* **Dataset entries**:
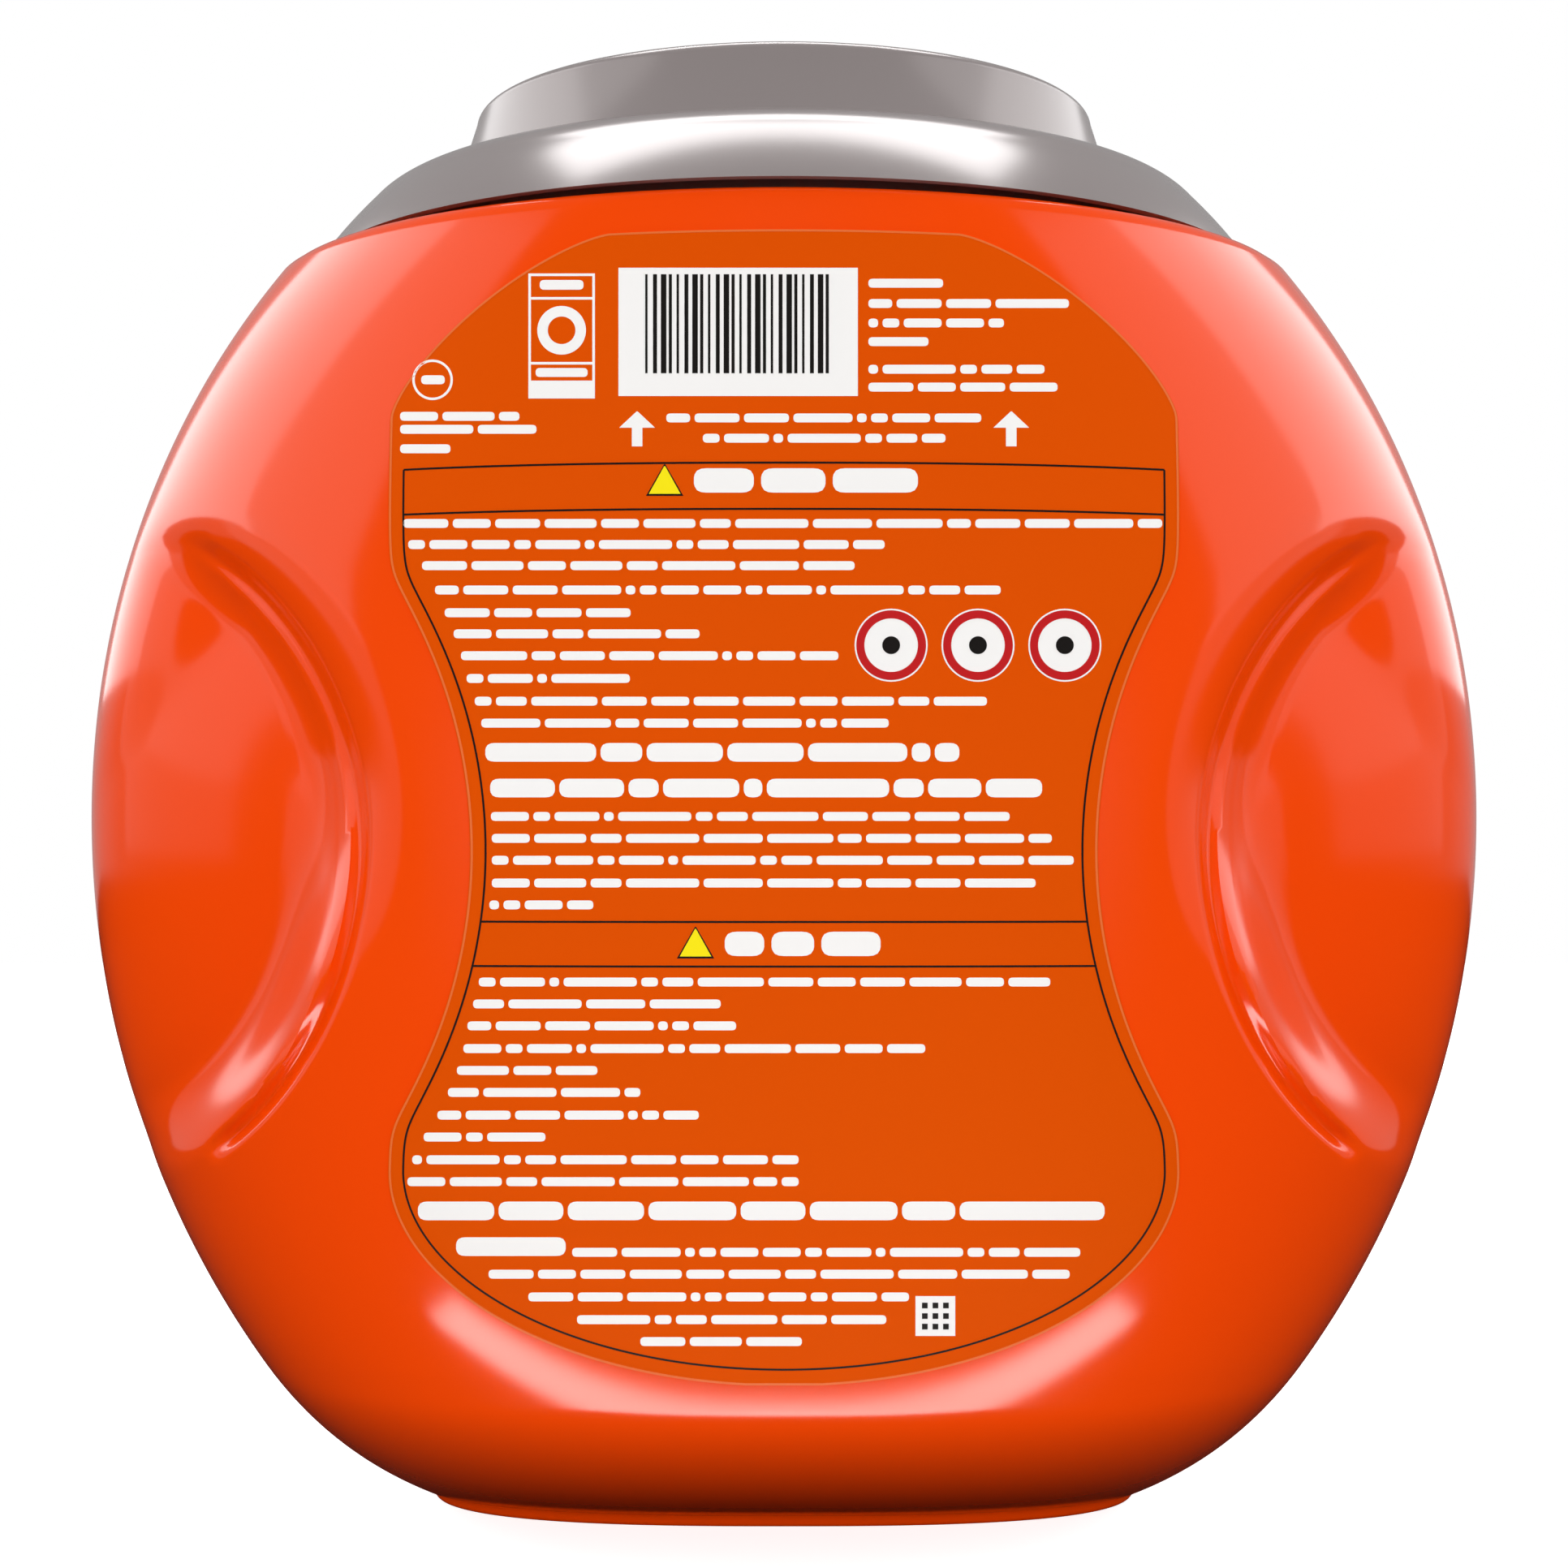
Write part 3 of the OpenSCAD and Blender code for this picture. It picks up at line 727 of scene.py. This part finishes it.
def faceStrip(ink, x, z, width):
    # a strip along a path that is already on the face
    dx, dz = np.gradient(x), np.gradient(z)
    size = np.hypot(dx, dz)
    side = np.array([0.5, -0.5])[:, None] * width
    ink.add(*facePatch(x - side * dz / size, z + side * dx / size, inkLow, label["ink"]))


def makeFrameLines():
    inset = frameLine["inset"]
    hip = label["hipZ"]
    sideZ = np.linspace(levelAt(header["lines"][0]), hip, frameLine["sideCols"])
    a = np.linspace(0, np.pi / 2, frameLine["cols"])[1:]
    x = np.concatenate([outlineAt(sideZ, inset), outlineAt(hip, inset) * np.cos(a)])
    z = np.concatenate([sideZ, hip - (hip - label["low"] - inset) * np.sin(a)])
    x = np.concatenate([x, -x[-2::-1]])
    z = np.concatenate([z, z[-2::-1]])
    faceStrip(blackInk, x, z, frameLine["width"])
    for y in header["lines"]:
        level = levelAt(y)
        reach = outlineAt(level, inset)
        x = np.linspace(-reach, reach, frameLine["cols"])
        faceStrip(blackInk, x, np.full(frameLine["cols"], level), frameLine["width"])


makeFrameLines()

# Smaller signs in pixels: boxes are left, right, upper and lower ends; rings have middle and radii
panel = {
    "box": (762, 1057, 330, 488),
    "bars": (795, 1027, 338, 460),
    "count": 24,
    "shares": (0.3, 0.5, 0.7, 0.4),  # a bar's width as a share of the pitch
}
badge = {
    "box": (651, 733, 337, 491),
    "line": 3.2,
    "fill": 469,
    "levels": (366, 446),
    "bars": ((665, 719, 351, 12), (660, 724, 459, 11)),
    "ring": (692, 407, 17, 30),
}
roundSign = {"ring": (533, 468, 22, 25), "bar": (519, 548, 468, 11)}
arrows = {"middles": (785, 1246), "neck": 527, "low": 550, "half": 22, "height": 20, "stem": 6.5}
redRings = {"middles": (1098, 1205, 1312), "level": 795, "plate": 45, "ring": (33, 43), "dot": 11}
triangles = {
    "places": ((819, 610), (857, 1180)),
    "black": (1, 23, 39),  # how far below its place, half width, height
    "yellow": (-1.5, 19.5, 34),
}
dots = {"box": (1128, 1177, 1597, 1646), "first": (1136, 1605), "pitch": 13, "size": 7, "side": 3}


def makePanel():
    whiteInk.box(*panel["box"])
    x0, x1, y0, y1 = panel["bars"]
    pitch = (x1 - x0) / panel["count"]
    for k in range(panel["count"]):
        wide = pitch * panel["shares"][k % len(panel["shares"])]
        blackInk.box(x0 + k * pitch, x0 + k * pitch + wide, y0, y1, layer=1)


def makeBadge():
    x0, x1, y0, y1 = badge["box"]
    line, fill = badge["line"], badge["fill"]
    whiteInk.box(x0, x1, fill, y1)
    whiteInk.box(x0, x1, y0, y0 + line)
    whiteInk.box(x0, x0 + line, y0 + line, fill)
    whiteInk.box(x1 - line, x1, y0 + line, fill)
    for y in badge["levels"]:
        whiteInk.box(x0 + line, x1 - line, y, y + line)
    for bar in badge["bars"]:
        whiteInk.bar(*bar)
    whiteInk.ring(*badge["ring"])


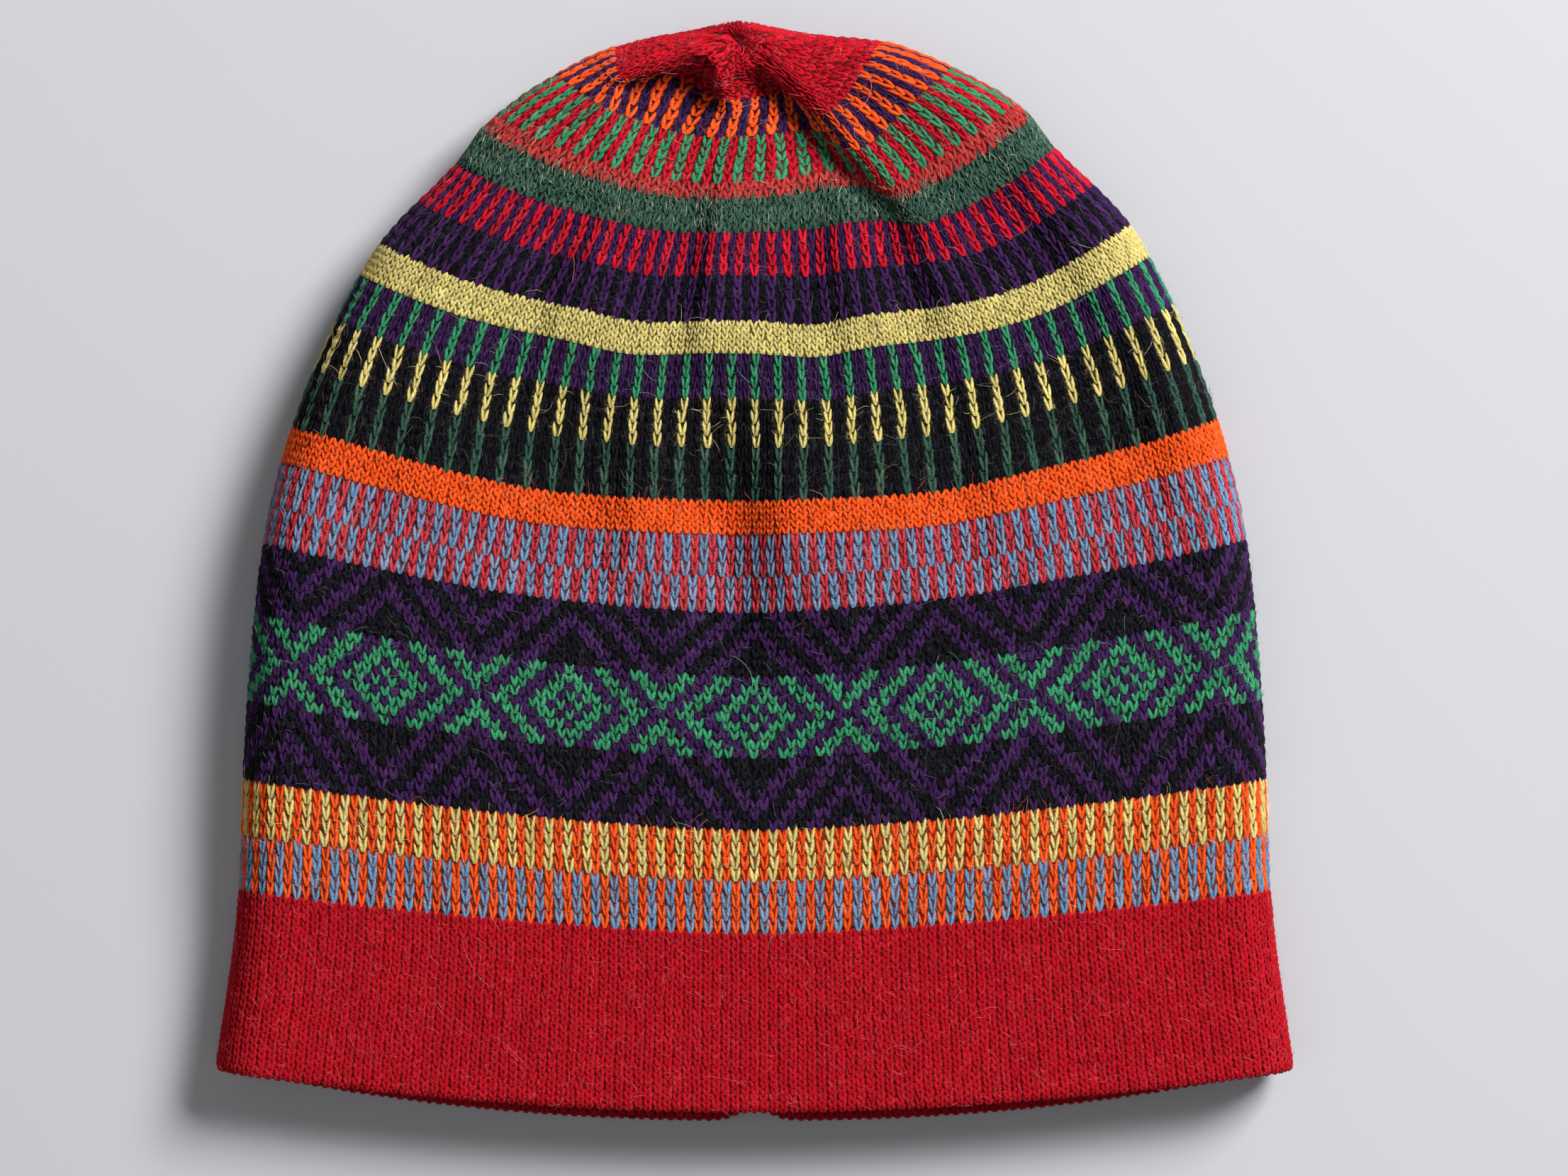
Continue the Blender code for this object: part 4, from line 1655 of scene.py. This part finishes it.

* **Task requirements**: Within the material above, find the lines that contain the word "scene"; copy them.

* **Task answer**:
Write part 3 of the OpenSCAD and Blender code for this picture. It picks up at line 727 of scene.py. This part finishes it.
Continue the Blender code for this object: part 4, from line 1655 of scene.py. This part finishes it.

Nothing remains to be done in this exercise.